The Community Security Trust, an organisation which monitors anti-Semitism in the UK, has recorded a five-fold increase in reports of anti-Jewish hate incidents in the past two years.

According to The Guardian, the recent conflict in Gaza has breathed "new life into some very old, and very ugly, demons".

In France, Germany, the Netherlands, Italy and Spain, Jewish communities have reported an escalation of threats, protests and violence against Jews.

"These are the worst times since the Nazi era," Dieter Graumann, president of Germany's Central Council of Jews, told the Guardian. "On the streets, you hear things like 'the Jews should be gassed', 'the Jews should be burned' – we haven't had that in Germany for decades. Anyone saying those slogans isn't criticising Israeli politics, it's just pure hatred against Jews: nothing else. And it's not just a German phenomenon. It's an outbreak of hatred against Jews so intense that it's very clear indeed."

Studies across the EU support Graumann's view. A 2012 survey of 6,000 Jews in eight European countries by the European Union's Agency for Fundamental Rights found that 66 per cent of respondents believed that anti-Semitism in Europe was on the rise and 76 per cent said anti-Semitism had increased in their own country in the past five years.

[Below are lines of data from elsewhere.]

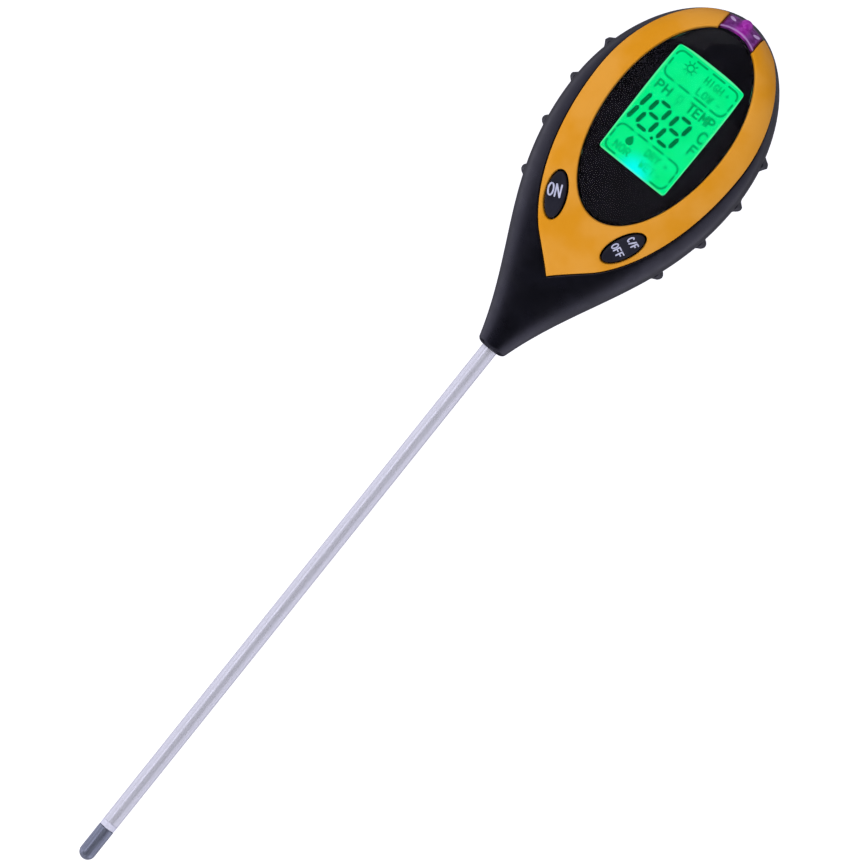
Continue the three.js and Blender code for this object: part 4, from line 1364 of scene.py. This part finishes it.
def make_stage():
    mesh = bmesh.new()
    bmesh.ops.create_circle(mesh, cap_ends=True, segments=96, radius=40.0)
    floor = linked("floor", bpy.data.meshes.new("floor"))
    mesh.to_mesh(floor.data)
    mesh.free()
    floor.location.z = -0.002
    floor.data.materials.append(white_floor_look())
    floor.visible_glossy = False


def make_world():
    """A pale room, bright beside and behind, and dark in front but for a soft upright light on the left."""
    world = bpy.data.worlds.new("studio")
    bpy.context.scene.world = world
    world.use_nodes = True
    sky = Nodes(world.node_tree)
    x, y, z = sky.node("SeparateXYZ", Vector=sky.node("TexCoord").outputs["Generated"]).outputs
    behind = sky.maths("MULTIPLY", sky.spread(y, -0.8, -0.1, 0.05, 0.4), sky.spread(y, 0.72, 0.9, 1.0, 0.4))
    beside = sky.maths("MULTIPLY", sky.spread(sky.maths("ABSOLUTE", x), 0.6, 0.85),
                       sky.spread(z, -0.5, 0.25, 0.85, 0.12))
    above = sky.spread(z, 0.3, 0.9, 0.0, 0.4)
    streak = sky.maths("MULTIPLY", sky.spread(x, -0.76, -0.6), sky.spread(x, -0.5, -0.34, 1.0, 0.0),
                       sky.spread(y, -0.7, -0.5, 1.6, 0.0), sky.spread(z, -0.45, -0.2))
    sky.feed(sky.nodes["Background"].inputs["Strength"], sky.maths("ADD", behind, beside, above, streak))
    sky.nodes["Background"].inputs["Color"].default_value = (0.9, 0.89, 1.04, 1)


def make_key():
    """One large soft lamp from the upper left, which the gloss doesn't show."""
    lamp = bpy.data.lights.new("key", "AREA")
    lamp.shape = "RECTANGLE"
    lamp.size, lamp.size_y = 0.9, 0.9
    lamp.energy = 7.5
    holder = linked("key", lamp)
    aim = Vector((0, 0, (NECK + 60) * MM))
    holder.location = Vector((-0.5, -1.3, 0.9))
    holder.rotation_euler = (holder.location - aim).to_track_quat("Z", "Y").to_euler()
    holder.visible_glossy = False


make_front_shell()
make_rear_shell()
make_bezel()
make_light_window()
make_window()
make_display()
make_button(-1, "on_button", (("ON", -1.0, 0.95, 3.7, 3.6, 0.48),))
make_button(1, "off_button", (("C/F", 1.2, 3.1, 3.1, 2.1, 0.4), ("OFF", -0.9, -1.4, 4.0, 2.1, 0.4)))
make_door()
make_bay()
make_screws()
make_probe()
dress_nodes()
make_stage()
make_world()
make_key()
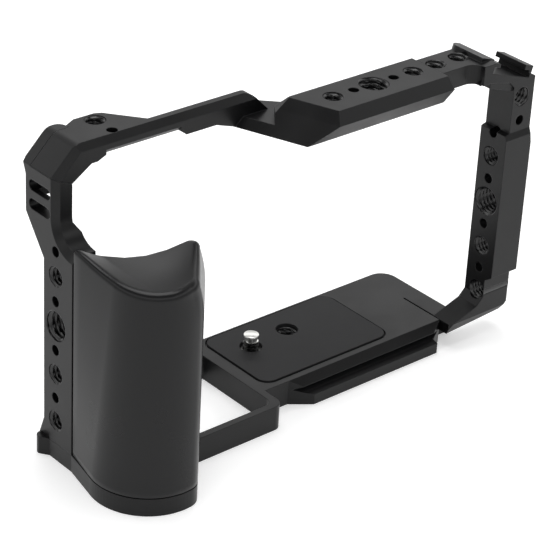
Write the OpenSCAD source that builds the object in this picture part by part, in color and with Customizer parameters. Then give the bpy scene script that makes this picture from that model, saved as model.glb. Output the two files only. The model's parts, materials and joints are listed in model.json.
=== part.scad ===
// Camera cage: a milled frame with a side arm, hand grip, base pad and a captive camera screw.
// Millimetres. X runs across the camera, Y to its back, Z up, and the base stands on Z = 0.

/* [Camera bay] */
// Clear width between the side arm and the column
bay_w = 145; // [140:1:155]
// Height of the top face above the floor
cage_h = 99.5; // [98:0.5:108]
// Depth from the grip's front to the back of the base
cage_d = 60.3; // [59.1:0.2:61.1]

/* [Accessory holes] */
// Pitch of the hole rows
hole_pitch = 8; // [7.8:0.1:8.2]
// Bore of the small tripod threads
quarter_bore = 6.35; // [6:0.05:6.6]
// Bore of the large tripod threads
three_eighth_bore = 9.5; // [9:0.1:9.8]
// Bore of the locating holes
locate_bore = 3.3; // [3:0.1:3.6]

/* [Side arm] */
// Wall of the side arm
arm_t = 8; // [7.4:0.1:8.6]
// Depth of the arm's lower half, front to back
arm_low_d = 13.6; // [13:0.1:14]
// Wall of the arm's upper half
arm_top_t = 6; // [5.6:0.1:6.6]
// Height of the strap slots
slot_h = 3.4; // [3:0.1:3.6]
// Length of the strap slots
slot_l = 10.2; // [9:0.2:10.2]

/* [Base] */
// Height of the base plate
base_h = 8.4; // [8:0.1:9]
// Height of the foot under arm and grip
foot_h = 5.8; // [5.4:0.1:6.2]
// Depth of the clamping groove
groove_d = 2.2; // [1.5:0.1:2.6]
// Thickness of the rubber pad
pad_t = 1.2; // [1:0.1:1.4]

/* [Grip] */
// Radius of the grip at its foot
grip_r = 18.1; // [17.6:0.1:18.4]
// Radius of the grip at its top
grip_top_r = 15.8; // [15.2:0.1:16.4]
// Radius of the scoop in the grip's top
grip_scoop_r = 40; // [36:1:44]

/* [Camera screw] */
// Outer size of the screw's thread
screw_d = 6.35; // [6.1:0.05:6.5]
// How far the screw stands above the pad
screw_out = 4.4; // [4:0.1:5]
// How far the screw drops
screw_drop = 2; // [1.6:0.1:2.2]
// Size of the screw's head
head_d = 13; // [12.4:0.1:13.4]
// Wire of the folding ring
ring_wire = 1.8; // [1.6:0.05:1.9]

/* [Column] */
// Width of the column's front
col_w = 11.4; // [11:0.1:12]
// Wall of the column at its holes
col_wall = 7.5; // [7:0.1:8]
// Depth of the column
col_d = 11.2; // [10.8:0.1:11.6]

/* [Cold shoe] */
// Opening between the shoe's lips
shoe_gap = 12.5; // [12:0.1:13]
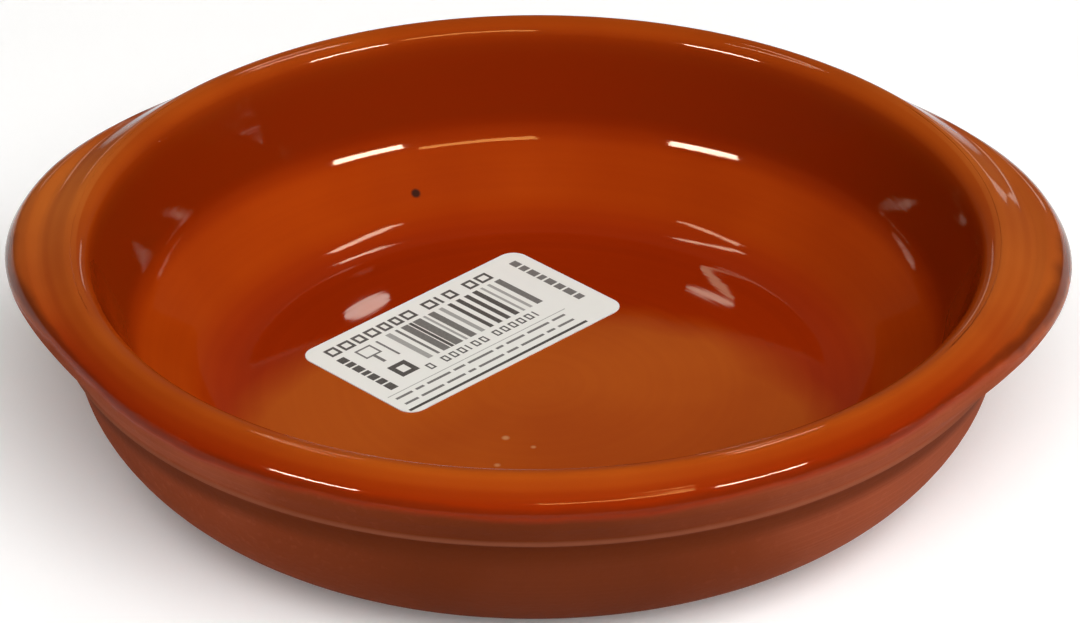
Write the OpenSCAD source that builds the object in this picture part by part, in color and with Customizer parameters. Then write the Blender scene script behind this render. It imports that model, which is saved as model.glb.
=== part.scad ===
// Round earthenware oven dish with a rolled rim and two crescent lugs,
// and the small paper label that is stuck to its floor.
// Millimetres. The base rests on z = 0, the lugs lie on the X axis.

/* [Dish] */
// Height from the base to the top of the rim
height = 32; // [28:0.5:40]
// Outside radius of the rim, without the lugs
rim_r = 70; // [66:0.5:78]
// Thickness of the floor
floor_t = 6; // [4:0.25:8]

/* [Rim] */
// Rounding of the rim's outer edge
rim_outer_round = 4.5; // [2:0.25:5]
// Rounding of the rim's inner edge
rim_inner_round = 2.4; // [1:0.1:3]
// Width of the flat that is left between the two roundings
rim_flat = 0.1; // [0.1:0.1:3]
// Height of the rim band, from the ridge to the top
band_h = 9.6; // [8:0.2:11]
// How far the band draws in from the rim to the ridge
band_taper = 1.6; // [0.8:0.1:2.4]
// How far the ridge stands out from the wall below it
ridge_step = 1.1; // [0.5:0.1:1.6]
// Height of the ridge's rounded bead
ridge_h = 1; // [0.6:0.1:1.6]

/* [Wall] */
// How far the outer wall leans in from the ridge down to the heel
wall_lean = 4; // [2:0.1:6]
// Height of the heel, where the wall would meet the slope from the base
heel_z = 5; // [4:0.25:7]
// How far the flat base lies inside the heel
base_inset = 13.3; // [12:0.1:18]
// Rounding of the heel
heel_round = 18; // [10:0.5:18]
// Rounding where the heel meets the flat base
base_round = 3; // [1:0.5:6]

/* [Inside] */
// Height of the bend between the steep wall and the slope to the floor
bend_z = 16; // [13:0.5:19]
// How far the steep wall leans in from the mouth down to the bend
bend_lean = 6; // [5:0.1:8]
// Rounding of the bend
bend_round = 9; // [3:0.5:12]
// How far the slope leans in from the bend down to the floor
slope_lean = 10.8; // [8:0.1:14]
// Rounding between the slope and the floor
floor_round = 12; // [6:0.5:16]

/* [Lugs] */
// How far each lug reaches beyond the rim
lug_reach = 6.2; // [4:0.2:12]
// Half of the angle over which each lug swells from the rim
lug_half_angle = 60; // [45:1:75]
// How fast the swelling gathers towards the lug's middle
lug_gather = 4; // [3:0.5:7]
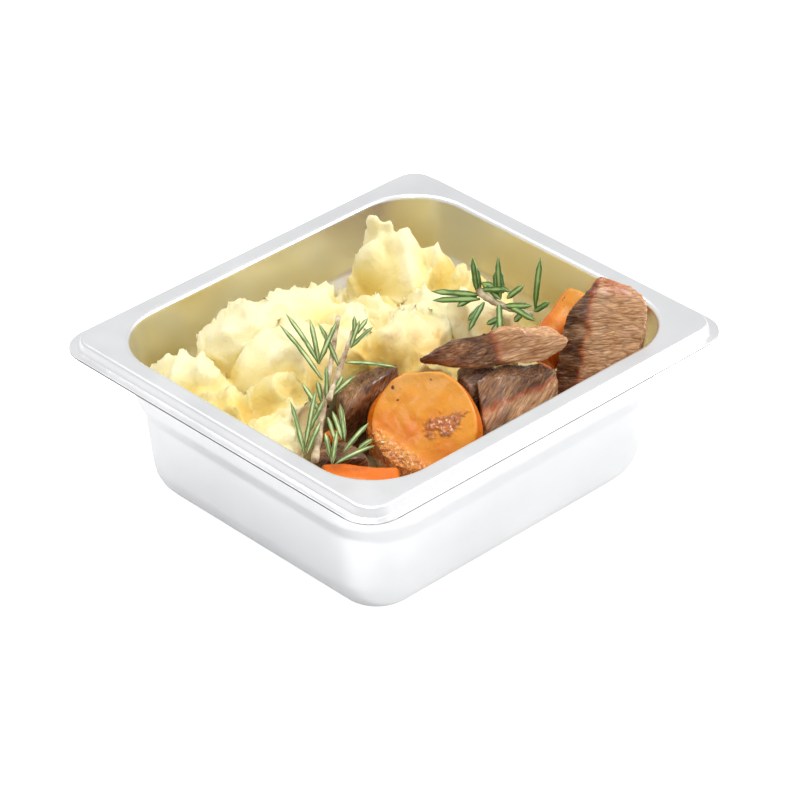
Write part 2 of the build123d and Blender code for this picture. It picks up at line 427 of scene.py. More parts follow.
def within(point, edge):
    """The point, pulled in if need be to the nearest spot on the plan outline."""
    nearest, turns = None, 0
    for k, (x, y) in enumerate(edge):
        start = Vector((x, y))
        run = Vector(edge[(k + 1) % len(edge)]) - start
        part = max(0, min(1, (point.xy - start).dot(run) / run.length_squared))
        spot = start + run * part
        if nearest is None or (spot - point.xy).length < (nearest - point.xy).length:
            nearest = spot
        if (start.y > point.y) != (start.y + run.y > point.y):
            if point.x < start.x + run.x * (point.y - start.y) / run.y:
                turns += 1
    if turns % 2:
        return point
    return Vector((nearest.x, nearest.y, point.z))


def smooth_step(value, low, high):
    """0 below low, 1 above high and an even curve between."""
    part = max(0, min(1, (value - low) / (high - low)))
    return part * part * (3 - 2 * part)


def crease(point, size):
    """1 along sharp crests and falling towards 0 between them, crests about size apart."""
    return 1 - min(1, 2.4 * abs(noise.noise(point / size)))


def prism(form, foot, top, low, high):
    """A block between a foot outline and a top outline of as many corners."""
    loops = []
    for outline, height in ((foot, low), (top, high)):
        ring = bmesh.ops.create_circle(form, segments=len(outline), radius=1)["verts"]
        for v, (x, y) in zip(ring, outline):
            v.co = (x, y, height)
        loops.append(loop_of(form, ring))
    skinned(form, loops)


def melted(form, voxel):
    """The form again as one closed skin of even small faces, with all its overlaps joined."""
    rough_mesh = bpy.data.meshes.new("rough")
    form.to_mesh(rough_mesh)
    form.free()
    rough = bpy.data.objects.new("rough", rough_mesh)
    bpy.context.scene.collection.objects.link(rough)
    skin = rough.modifiers.new("skin", "REMESH")
    skin.mode = "VOXEL"
    skin.voxel_size = voxel
    graph = bpy.context.evaluated_depsgraph_get()
    joined = bpy.data.meshes.new_from_object(rough.evaluated_get(graph))
    bpy.data.objects.remove(rough)
    bpy.data.meshes.remove(rough_mesh)
    form = bmesh.new()
    form.from_mesh(joined)
    bpy.data.meshes.remove(joined)
    bmesh.ops.smooth_vert(form, verts=form.verts, factor=0.5)
    form.normal_update()
    return form


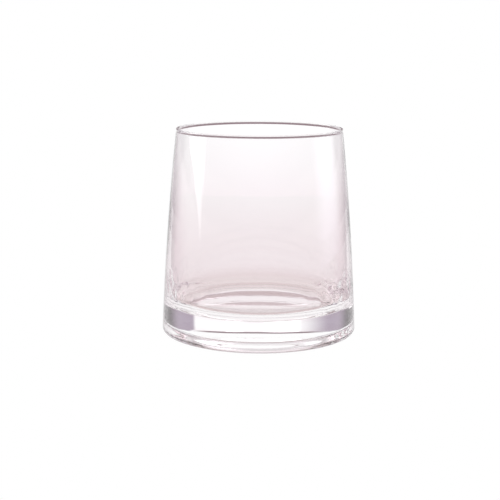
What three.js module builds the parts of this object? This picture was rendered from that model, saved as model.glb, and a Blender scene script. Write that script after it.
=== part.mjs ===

Gove was particularly damning of a theatre in north London that said it would cancel a Jewish film festival that was part funded by the Israeli embassy, The Times says. He also criticised a supermarket that had removed Kosher products from its shelves as a Gaza protest passed by.

"We need to speak out against this prejudice," he said. "We need to remind people that what began with a campaign against Jewish goods in the past ended with a campaign against Jewish lives. We need to spell out that this sort of prejudice starts with the Jews but never ends with the Jews. We need to stand united against hate."